The Quasi-Biennial Oscillation in a Double CO2 Climate

Abstract

AbstractThe effects of anticipated twenty-first-century global climate change on the stratospheric quasi-biennial oscillation (QBO) have been studied using a high-resolution version of the Model for Interdisciplinary Research on Climate (MIROC) atmospheric GCM. This version of the model is notable for being able to simulate a fairly realistic QBO for present-day conditions including only explicitly resolved nonstationary waves. A long control integration of the model was run with observed climatological sea surface temperatures (SSTs) appropriate for the late twentieth century, followed by another integration with increased atmospheric CO2 concentration and SSTs incremented by the projected twenty-first-century warming in a multimodel ensemble of coupled ocean–atmosphere runs that were forced by the Special Report on Emissions Scenarios (SRES) A1B scenario of future atmospheric composition. In the experiment for late twenty-first-century conditions the QBO period becomes longer and QBO amplitude weaker than in the late twentieth-century simulation. The downward penetration of the QBO into the lowermost stratosphere is also curtailed in the late twenty-first-century run.
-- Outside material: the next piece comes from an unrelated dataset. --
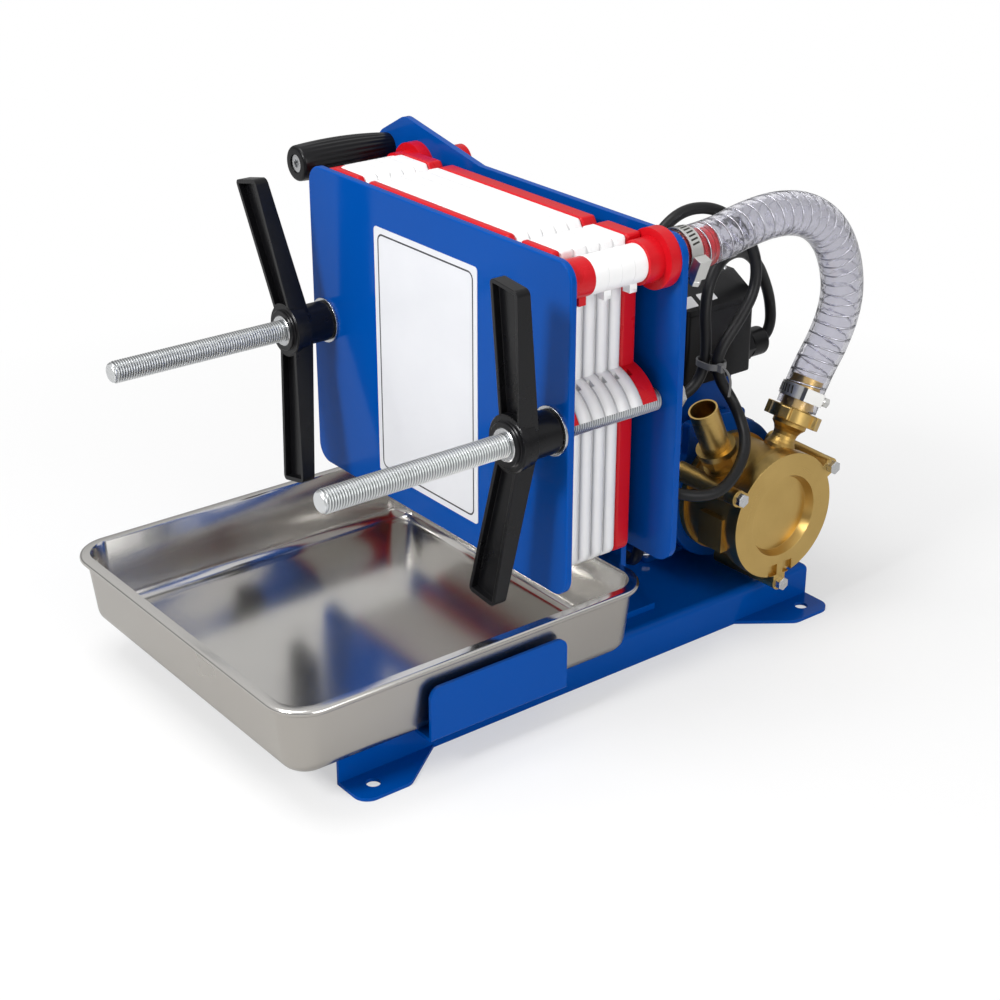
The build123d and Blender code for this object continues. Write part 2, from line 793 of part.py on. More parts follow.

These changes are driven by a significant (30%–40%) increase of the mean upwelling in the equatorial stratosphere, and the effect of this enhanced mean circulation overwhelms counteracting influences from strengthened wave fluxes in the warmer climate. The momentum fluxes associated with waves propagating upward into the equatorial stratosphere do strengthen overall by ∼(10%–15%) in the warm simulation, but the increases are almost entirely in zonal phase speed ranges that have little effect on the stratospheric QBO but that would be expected to have important influences in the mesosphere and lower thermosphere.